Se nos aprofundarmos em uma interpretação ainda mais crítica, podemos interpretar que as instituições satirizadas desempenham um papel que se aproxima mais da crença do que de uma ação prática.

Memes de viés ideológico equivalente — no caso do exemplo, opositores do Governo Bolsonaro — circulam pelas mesmas bolhas sociais, reafirmando sua forma de pensamento. Desse modo, é possível inferir que o compartilhamento de memes contribui para a formação crítica dos jovens, pois é mais uma entre tantas outras maneiras de gerar conteúdo na Web 2.0.

Apesar desse ser apenas um exemplo, ele ilustra bem a dinâmica dos memes no seu processo de divulgação e replicação pelos espaços virtuais. O público em geral é constantemente submetido a estímulos informacionais, além de gozar da liberdade de ser também um potencial criador, desenvolvendo e compartilhando suas próprias opiniões com terceiros.

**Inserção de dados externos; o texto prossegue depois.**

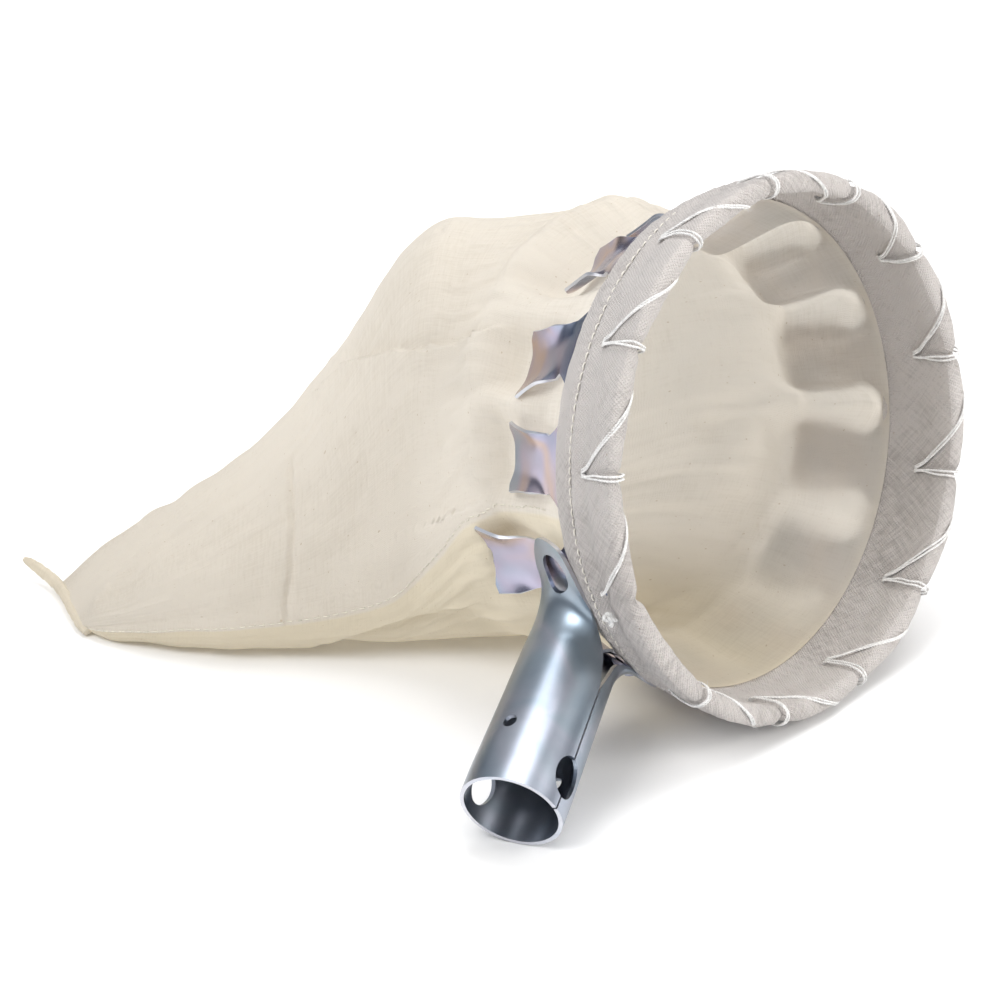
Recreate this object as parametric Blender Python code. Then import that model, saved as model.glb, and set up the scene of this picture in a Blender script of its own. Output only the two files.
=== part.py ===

Por deter essas características — rapidez, simplicidade e viralidade — as narrativas meméticas demonstram ser ferramentas com grande potencial. Isso tanto no que diz respeito à formação ideológica das pessoas quanto no processo de disseminação das informações por meio da sátira; não à toa, os memes continuam sendo renovados a cada dia, adaptando-se às novas linguagens.